Description of the task: Output an exact reproduction of the data.
......
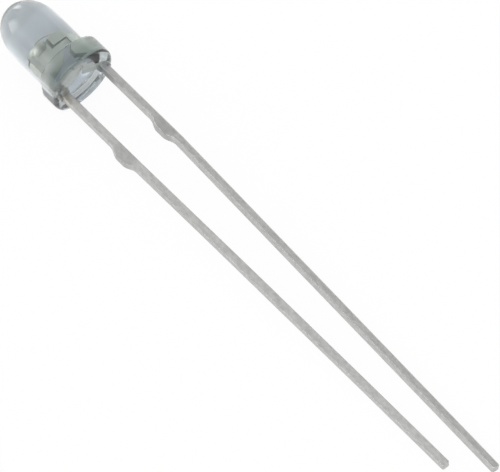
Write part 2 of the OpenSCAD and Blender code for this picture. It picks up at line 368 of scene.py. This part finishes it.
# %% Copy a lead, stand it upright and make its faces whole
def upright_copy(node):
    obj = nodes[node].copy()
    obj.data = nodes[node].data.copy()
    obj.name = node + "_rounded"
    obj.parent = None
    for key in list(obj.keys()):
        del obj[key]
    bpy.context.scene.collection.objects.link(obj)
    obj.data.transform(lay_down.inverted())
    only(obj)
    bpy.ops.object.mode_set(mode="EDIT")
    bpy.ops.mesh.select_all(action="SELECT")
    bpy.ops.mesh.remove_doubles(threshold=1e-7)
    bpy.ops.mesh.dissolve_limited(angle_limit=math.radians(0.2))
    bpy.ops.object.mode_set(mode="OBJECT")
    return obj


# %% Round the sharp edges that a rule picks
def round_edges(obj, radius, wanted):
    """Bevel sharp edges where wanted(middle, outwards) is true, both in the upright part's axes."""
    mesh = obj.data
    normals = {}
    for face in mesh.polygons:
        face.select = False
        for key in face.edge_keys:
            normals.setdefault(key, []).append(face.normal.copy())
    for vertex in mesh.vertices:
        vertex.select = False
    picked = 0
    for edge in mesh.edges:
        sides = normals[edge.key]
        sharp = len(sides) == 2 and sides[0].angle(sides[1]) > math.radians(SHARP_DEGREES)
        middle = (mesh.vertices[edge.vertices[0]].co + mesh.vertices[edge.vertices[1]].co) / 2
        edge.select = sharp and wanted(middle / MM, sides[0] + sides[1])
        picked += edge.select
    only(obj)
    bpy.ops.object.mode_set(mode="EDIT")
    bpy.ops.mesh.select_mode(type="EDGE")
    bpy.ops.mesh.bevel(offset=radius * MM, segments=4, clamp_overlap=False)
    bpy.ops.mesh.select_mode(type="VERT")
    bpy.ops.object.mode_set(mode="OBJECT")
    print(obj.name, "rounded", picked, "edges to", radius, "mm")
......
Result for this task:
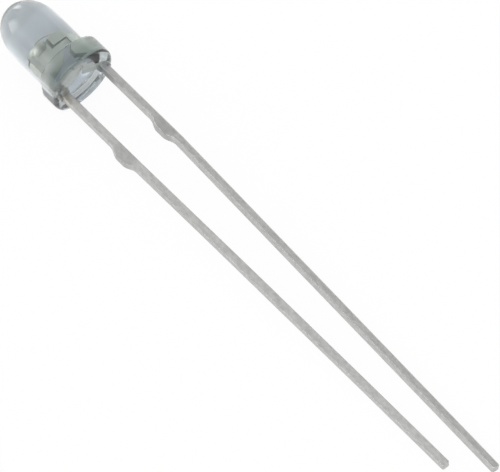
Write part 2 of the OpenSCAD and Blender code for this picture. It picks up at line 368 of scene.py. This part finishes it.
# %% Copy a lead, stand it upright and make its faces whole
def upright_copy(node):
    obj = nodes[node].copy()
    obj.data = nodes[node].data.copy()
    obj.name = node + "_rounded"
    obj.parent = None
    for key in list(obj.keys()):
        del obj[key]
    bpy.context.scene.collection.objects.link(obj)
    obj.data.transform(lay_down.inverted())
    only(obj)
    bpy.ops.object.mode_set(mode="EDIT")
    bpy.ops.mesh.select_all(action="SELECT")
    bpy.ops.mesh.remove_doubles(threshold=1e-7)
    bpy.ops.mesh.dissolve_limited(angle_limit=math.radians(0.2))
    bpy.ops.object.mode_set(mode="OBJECT")
    return obj


# %% Round the sharp edges that a rule picks
def round_edges(obj, radius, wanted):
    """Bevel sharp edges where wanted(middle, outwards) is true, both in the upright part's axes."""
    mesh = obj.data
    normals = {}
    for face in mesh.polygons:
        face.select = False
        for key in face.edge_keys:
            normals.setdefault(key, []).append(face.normal.copy())
    for vertex in mesh.vertices:
        vertex.select = False
    picked = 0
    for edge in mesh.edges:
        sides = normals[edge.key]
        sharp = len(sides) == 2 and sides[0].angle(sides[1]) > math.radians(SHARP_DEGREES)
        middle = (mesh.vertices[edge.vertices[0]].co + mesh.vertices[edge.vertices[1]].co) / 2
        edge.select = sharp and wanted(middle / MM, sides[0] + sides[1])
        picked += edge.select
    only(obj)
    bpy.ops.object.mode_set(mode="EDIT")
    bpy.ops.mesh.select_mode(type="EDGE")
    bpy.ops.mesh.bevel(offset=radius * MM, segments=4, clamp_overlap=False)
    bpy.ops.mesh.select_mode(type="VERT")
    bpy.ops.object.mode_set(mode="OBJECT")
    print(obj.name, "rounded", picked, "edges to", radius, "mm")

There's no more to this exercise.